On vient en effet d’assister au dénouement d’un bras-de-fer pittoresque entre l’improbable majorité récemment formée, en présence des ambassadeurs russe, européen et américain ( !), par Igor Dodon et Maia Sandu, dans un parlement moldave plongé dans les ténèbres (l’électricité ayant été coupée sur ordre de Plahotniuc), et l’oligarque Plahotniuc, qui contrôlait pourtant l’ensemble de l’appareil d’État (y compris la Cour constitutionnelle, qui venait de procéder à une énième suspension de Dodon – mais aussi l’armée…). La crise s’est soldée par la démission de Plahotniuc et de son lieutenant Filip (qui assurait l’intérim de la présidence depuis la suspension de Dodon).
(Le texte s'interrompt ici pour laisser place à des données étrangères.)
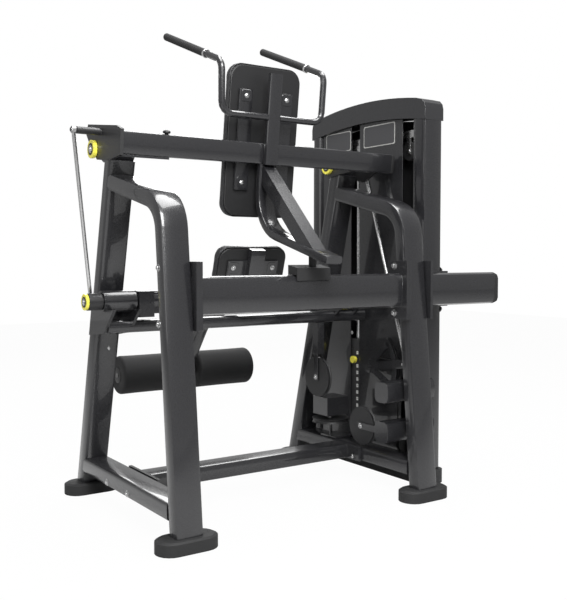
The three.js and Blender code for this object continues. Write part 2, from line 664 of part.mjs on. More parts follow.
const headBar = join(box([stackX - 16, stackX + 16],
  [nearColumnY + nearColumnDepth + seatGap, farColumnY - seatGap], headBarZ),
  ...headPulleyY.flatMap((y) => [...cheeks(stackX, [y - 12, y + 12], [headPulleyZ - 14, headBarZ[0] + 1]),
    pulleyAxle(stackX, y, headPulleyZ)]));
const idlerPlateY = [nearColumnY + nearColumnDepth - weldOverlap, nearColumnY + nearColumnDepth + 7];
const idlerAxle = join(box([idlerX - 15, towerMidX + 20], idlerPlateY, [idlerZ - 20, idlerZ + 20]),
  rodX(axleRadius, idlerPlateY[0] + 1, idlerY + 16, 0, 0, 14).rotateZ(Math.PI / 2).translate(idlerX, 0,
    idlerZ));
const hangerX = [15, 20];
const rodHeadY = [stackY - 2 * guideRodOffset, stackY + 2 * guideRodOffset];
const rodHead = cut(box([stackX - hangerX[1], stackX + hangerX[1]], rodHeadY, rodHeadZ),
  rodZ(cableRadius * 2, rodHeadZ[0] - cutOverrun, rodHeadZ[1] + cutOverrun, stackX, stackY));
addMesh(frame, 'guide_rods', join(headBar, rodHead, ...sides.map(([, side]) => box(
  [stackX + side * hangerX[0], stackX + side * hangerX[1]].sort((a, b) => a - b), rodHeadY,
  [rodHeadZ[1] - weldOverlap, headBarZ[0] + weldOverlap]))), silver);
addMesh(frame, 'tower_near_column', idlerAxle, charcoal);

// Guide pulleys behind the right leg
const guidePulley = { hanging: [395, 120, 425, 86], low: [475, -86, 238, 80], flat: [485, 150, 226, 82] };
addMesh(machine, 'hanging_pulley', pulleyBody(guidePulley.hanging[3], ...guidePulley.hanging.slice(0, 3)),
  black);
addMesh(machine, 'low_pulley', pulleyBody(guidePulley.low[3], ...guidePulley.low.slice(0, 3)), black);
addMesh(machine, 'flat_pulley', pulleyBody(guidePulley.flat[3], 0, 0, 0).rotateY(Math.PI / 2)
  .translate(...guidePulley.flat.slice(0, 3)), black);
const [hangX, hangY, hangZ, hangRadius] = guidePulley.hanging;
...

D’une certaine manière, c’est le bon sens qui, dans ce pays démographiquement et financièrement exsangue, l’a emporté : aucun leader de cette région ne saurait survivre très longtemps en dépit de l’hostilité de la Russie, de l’UE et des USA.
Mais voici le détail piquant : avant son « abdication », Vlad Plahotniuc aurait discuté avec certains conseillers du président « roumain » Klaus Johannis. Lui ont-ils offert des garanties destinées à couvrir sa retraite ? Si tel est le cas, et que M. Plahotniuc les a acceptées, on peut risquer l’hypothèse qu’il aurait peut-être mieux fait de se souvenir de ce qui est arrivé en 1944 aux officiers allemands présents à Bucarest, ou, pour citer un exemple bien plus récent, au sort peu enviable de Liviu Dragnea, incarcéré depuis le lendemain des élections européennes, et qui – nous répète depuis lors la presse roumaine avec une insistance un peu suspecte – souffre, depuis son incarcération, d’une « grave dépression ». Il ne nous reste donc qu’à espérer, concernant MM. Dragnea et Plahotniuc, qu’en dépit des revers de la fortune ils « n’attenteront pas à leurs jours ». Quant au fameux « nationalisme » de « l’État » roumain, il nous inspire moins d’inquiétude : n’ayant jamais eu d’existence autre qu’auxiliaire et illusoire, il n’est, par définition, pas en danger.
Les observateurs internationaux, eux, gagneront à soupeser les conclusions de ce très classique seppuku national, la prochaine fois qu’on entendra parler d’« indignation roumaine » et d’« intérêts nationaux » roumains « menacés » en Transylvanie.